Executive Conclusion
Retail ERP migration and reimplementation are not competing ideologies. They are different modernization instruments for different business conditions. Migration is often the right choice when the retailer needs continuity, faster infrastructure modernization and lower immediate disruption. Reimplementation is often the better choice when the business needs process redesign, simplification, stronger governance and a more scalable digital operating model. The most effective enterprise programs evaluate both paths against business outcomes, not vendor narratives.

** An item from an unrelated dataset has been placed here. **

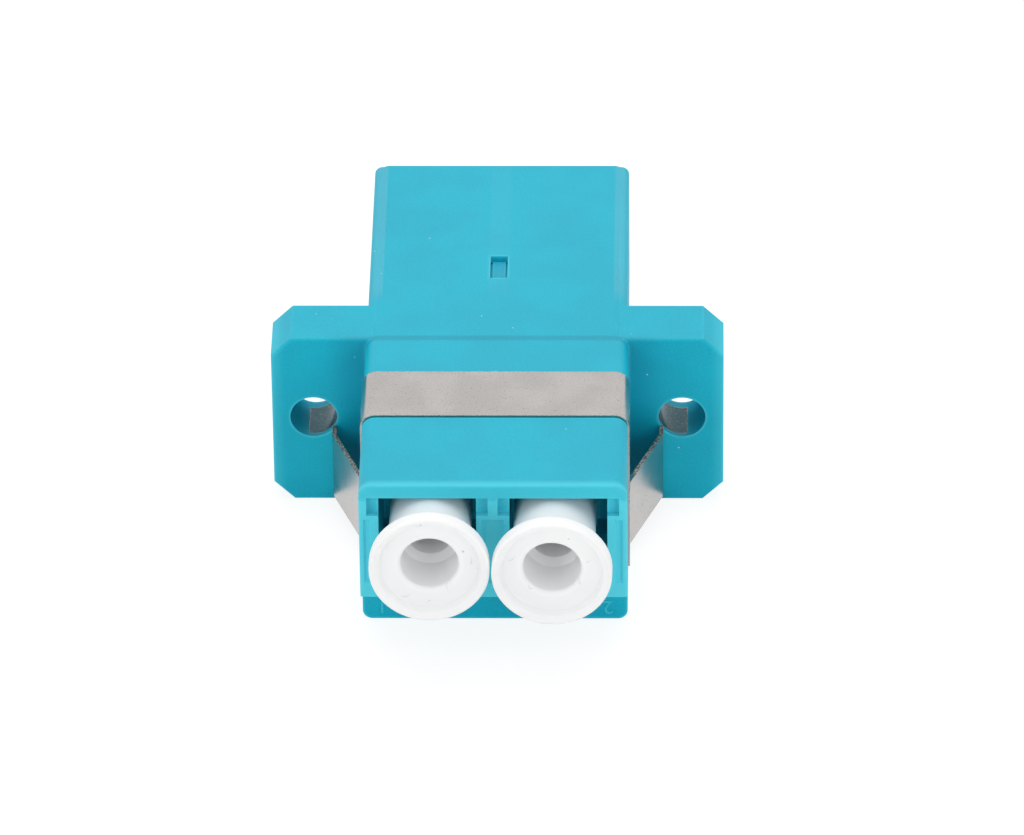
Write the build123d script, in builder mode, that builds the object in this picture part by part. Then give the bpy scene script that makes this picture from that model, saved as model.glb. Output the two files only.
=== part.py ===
# Duplex fibre optic adapter with a panel clip, lined flange holes and two dust caps.
# The origin lies midway between the two flange holes, on the flange face that meets the panel.
# X runs along the flange, -Y points out of the front ports and Z points up from the latch side.
from build123d import *
import math
import os

os.makedirs("parts", exist_ok=True)

# Flange and body
flange_width = 22.05
flange_height = 9.46
flange_depth = 3.0
flange_corner_cut = 1.0
flange_front_round = 0.15
flange_back_round = 0.08
land_height = 0.07
base_drop = 4.88
front_width = 12.78
rear_width = 12.7
front_reach = 12.7
rear_reach = 12.58
front_top_round = 0.65
rear_top_round = 0.4
bottom_round = 0.48
mouth_edge_round = 0.12
land_width = 11.4
land_ramp = 0.2

# Ports
port_pitch = 6.25
port_width = 4.66
port_height = 4.64
top_wall = 0.7
notch_span = 5.78
notch_height = 1.02
notch_depth = 0.34
nose_length = 2.6
nose_bottom_drop = 1.09
latch_slot_width = 3.6
latch_slot_drop = 2.6
latch_slot_length = 8.2
catch_depth = 3.7
catch_drop = 1.6
catch_length = 3.6
cut_overlap = 0.2
pocket_top_drop = 1.25
pocket_height = 3.68
pocket_draft = 45.0
side_pocket_width = 0.38
side_pocket_lip = 0.2
side_pocket_depth = 0.12
divider_pocket_width = 1.11
divider_pocket_depth = 0.2

# Barrels and sleeves
web_thickness = 1.0
barrel_diameter = 2.7
barrel_length = 3.05
barrel_lip_bore = 1.4
barrel_mouth = 2.0
sleeve_diameter = 1.62
sleeve_bore = 1.25
sleeve_length = 6.8
sleeve_slit = 0.25
sleeve_play = 0.065
sleeve_end_play = 0.05

# Insert that closes the rear
insert_play = 0.03
groove_depth = 0.3
snap_window_width = 0.85
snap_window_length = 1.94
snap_window_start = 2.31
hook_side_gap = 0.1
hook_front_gap = 0.12
hook_below_top = 0.32
arm_height = 0.7
arm_slit = 0.35
arm_root_run = 5.2

# Panel clip
clip_thickness = 0.2
clip_width = 3.78
clip_start = 3.06
clip_groove = 0.12
clip_play = 0.01
clip_groove_side_play = 0.05
clip_bend = 0.75
clip_leg_foot = 0.75
wing_height = 3.6
wing_slit = 0.12
wing_root_run = 1.9
wing_spread = 1.6
wing_tip_length = 0.8
wing_tip_gap = 0.03
wing_bend = 0.35

# Flange holes and their liners
hole_pitch = 18.0
hole_diameter = 2.3
liner_wall = 0.1
liner_angle = 207.0
liner_length = 2.2
liner_inset = 0.3
liner_play = 0.01

# Dust caps
cap_stem_diameter = 3.97
cap_stem_length = 13.0
cap_stem_tip_cut = 0.15
cap_barrel_play = 0.2
cap_web = 0.9
cap_head_gap = 0.51
cap_head_thickness = 0.85
cap_rim_slope = 0.2
cap_rim_width = 0.4
cap_step_depth = 0.28
cap_floor_inset = 0.14
cap_floor_slope = 0.2
cap_bore_mouth = 2.76
cap_bore_length = 2.12
cap_neck_length = 0.36
cap_neck_diameter = 2.15
cap_bore_depth = 8.6
cap_edge_round = 0.1
cap_mouth_round = 0.16
left_cap_gap = 2.35
left_cap_lean = 0.3
left_cap_rise = 1.28
left_cap_shift = 0.08
right_cap_gap = 2.5
right_cap_lean = -1.35
right_cap_rise = 0.7
right_cap_shift = 0.03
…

For CIOs, architects, partners and transformation leaders, the practical recommendation is to start with an evidence-based assessment of process fit, customization debt, integration complexity, cloud operating requirements and commercial structure. Then choose the least disruptive path that still solves the real business problem. Where partner-led delivery, white-label ERP models or managed cloud operations are part of the strategy, providers such as SysGenPro can add value as an enablement layer rather than a one-size-fits-all product pitch. In complex retail environments, modernization succeeds when architecture, governance and operating model decisions are made together.